If this all sounds terribly confusing, that’s because it is. And it will remain so until we solve what’s called the “hard problem” of consciousness: namely, why are any physical processes in the brain accompanied by conscious experience? If the brain is ultimately just a collection of molecules shuttling around inside the skull — the same molecules that comprise earth, rock and stars — why do we think and feel anything at all? Why does our extraordinary mind spring from soggy grey matter to begin with? It’s a problem that’s been with us for centuries, as opposed to the “easy problem” of consciousness, i.e., explaining how the brain works. Examples of easy problems include the biology of neurons, the mechanisms of attention and the control of behavior — practical problems that relate to our experience of the world and that are not as deeply mysterious as the hard problem. Problems we know we can solve, in other words.

Some neuroscientists believe we will never solve the hard problem. Just as a goldfish will never be able to read a newspaper or write a sonnet, Homo sapiens, these scholars argue, are cognitively closed to such knowledge. It is a great but impenetrable mystery. The psychologist Steven Pinker calls the hard problem “the ultimate tease . . . forever beyond our conceptual grasp.” Echoing the view that consciousness remains outside the limits of human comprehension, one of the best entries in Ambrose Bierce’s The Devil’s Dictionary is the following:

Mind, n. A mysterious form of matter secreted by the brain. Its chief activity consists in the endeavor to ascertain its own nature, the futility of the attempt being due to the fact that it has nothing but itself to know itself.”

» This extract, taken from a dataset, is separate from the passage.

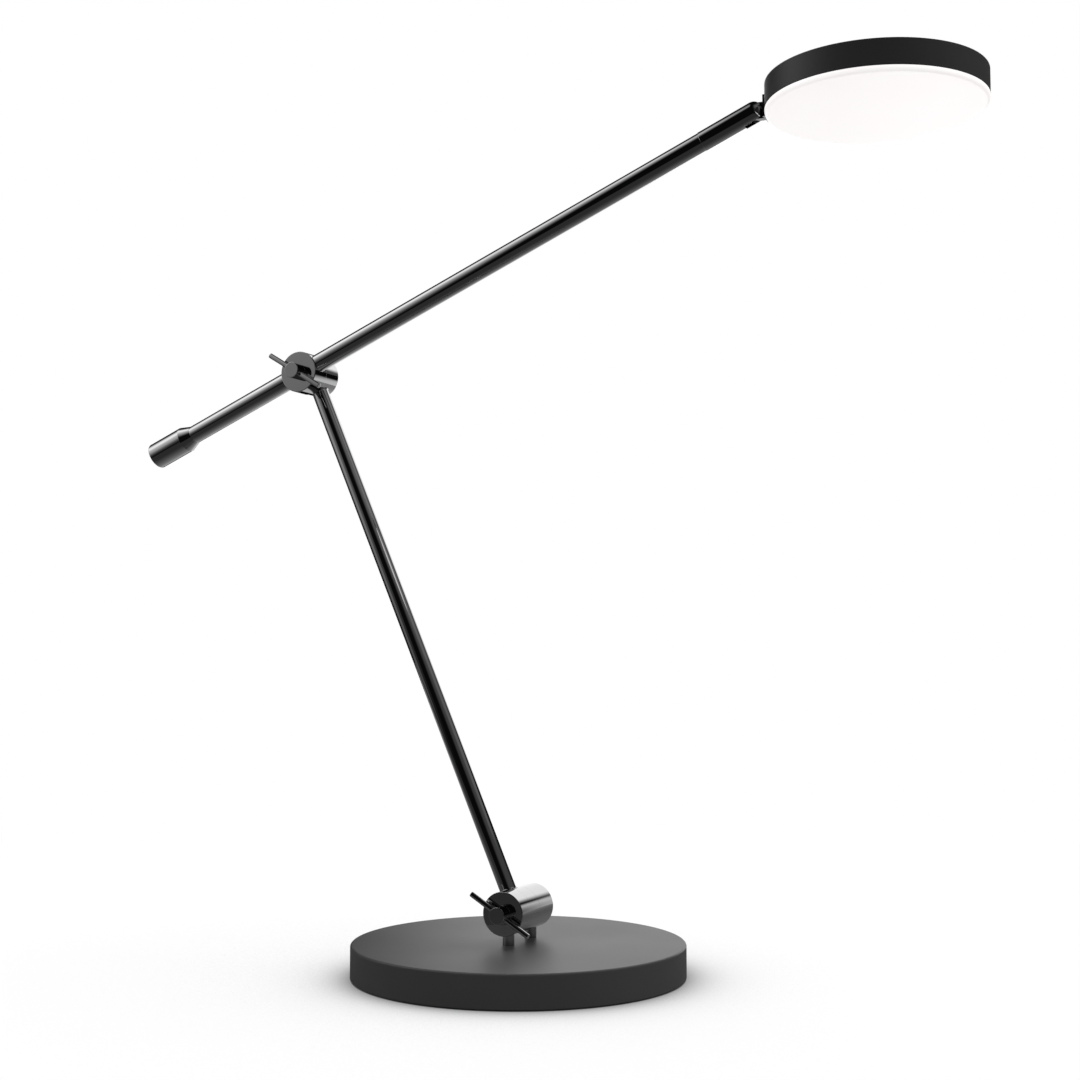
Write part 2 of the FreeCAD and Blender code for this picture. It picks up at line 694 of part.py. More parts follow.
# ---------------------------------------------------------------- lower arm
def lower_arm():
    """Middle knuckle, tube with a plug in each end, cable inside, and the elbow's rear section."""
    deep = "plug_start - thread_play"
    knuckle = cut(
        "middle_knuckle_cut",
        barrel("middle_knuckle_stock", "barrel_radius", KNUCKLE_FRONT, KNUCKLE_BACK),
        bar("middle_knuckle_bore", "bolt_radius + bolt_play", f"knuckle_width + 2 * {SPARE}", "0",
            f"{KNUCKLE_FRONT} - {SPARE}", "0", ALONG_Y),
        bar("middle_knuckle_socket", LOWER_BORE, "barrel_radius", "0", "-lower_forward", deep),
    )
    on_lower_arm(knuckle, "middle_knuckle")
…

Others believe that if we just keep solving the easy problems, the hard problem will disappear. By locating and understanding what we call the neural correlates of consciousness (NCC) — neural mechanisms that researchers say are responsible for consciousness, typically gleaned using brain scans or neurosurgery to compare conscious and unconscious states — we will march ever closer to solving the mystery, until one day there is nothing left to solve. Defining an NCC starts as a process of elimination: the spinal cord and cerebellum can be ruled out, for instance, because if both are lost to stroke or trauma, nothing happens to the victim’s consciousness. They still perceive and experience their surroundings as they did before. The best candidates for NCC (so far) are a subset of neurons in a posterior hot zone of the brain that comprises the parietal, occipital and temporal lobes of the cerebral cortex. When the posterior hot zone is electrically stimulated, as it sometimes is during surgery for brain tumors, a person will report experiencing a menagerie of thoughts, memories, sensations, visual and auditory hallucinations, and an eerie feeling of surrealism or familiarity. So if the consciousness illusion is located anywhere, it might be in this mysterious region of the posterior cortex.